Image 6 : Selon le texte ci-dessus, les piliers situés à l'extrême gauche et l'extrême droite, ainsi que la travée au-delà, dateraient de l'an 1900 (appartenance au transept). Nous l'avions envisagé pour les piliers néo-romans mais pas pour la colonnade au-delà.

Images 5 et 7 : Ces images sont insuffisantes et nous n'en possédons pas d'autre. On peu néanmoins envisager que les deux travées situées entre le clocher et le transept étaient à l'origine à trois vaisseaux charpentés dans le système lié (une travée du vaisseau central correspond à deux travées des collatéraux). Les piliers étaient (et sont encore) rectangulaires de type R0000. Les arcs reliant les piliers étaient en plain cintre et à un seul rouleau. Tout cela témoigne selon nous d'une grande ancienneté.

Datation envisagée pour l'église Saint-Denis de Bökenförde : an 750 avec un écart de 150 ans.

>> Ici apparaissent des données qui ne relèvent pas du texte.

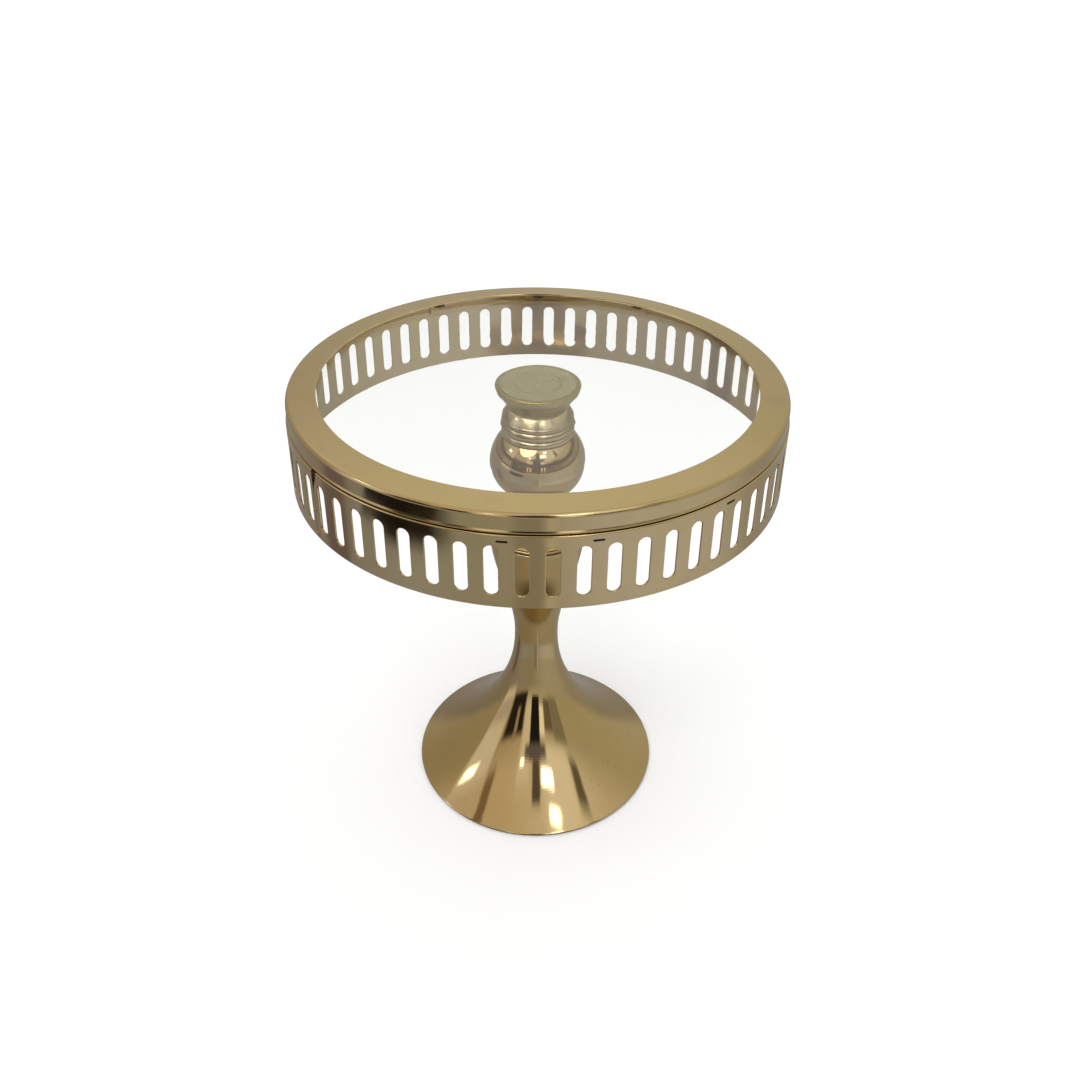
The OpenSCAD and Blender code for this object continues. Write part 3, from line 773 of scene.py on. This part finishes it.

Cette haute datation est confirmée selon nous par la présence d'une Vierge à l'Enfant (images 8 et 9). Cette présence pourrait ne pas être totalement arbitraire. Nous avons en effet constaté qu'aux premiers temps du christianisme, les évêques étaient responsables de paroisses assimilables, non à nos diocèses actuels, mais à de plus petites unités géographiques comme les doyennés d'aujourd'hui. L'église qui accueillait l'évêque, la cathédrale, était en général dédiée à Notre-Dame de l'Assomption. Or nous n'avons pas de représentation de Notre-Dame au moment de l'Assomption. Par contre nous avons des représentations de la Vierge Marie avec un petit bonhomme. Ce bonhomme n'est pas un bébé emmailloté, mais souvent un enfant voire un petit adulte ou un enfant vêtu comme ici d'un costume d'adulte. Nous pensons qu’initialement, ce petit bonhomme n'était pas Jésus Enfant, mais l'évêque du lieu présenté par la Vierge Marie comme son successeur en ce lieu. Bien sûr, les représentations ultérieures sont des Vierges à l'Enfant. La présence de cabochons sur les vêtements de la Vierge est signe d'une antériorité à l'an mille (comme la statue de Sainte Foy de Conques).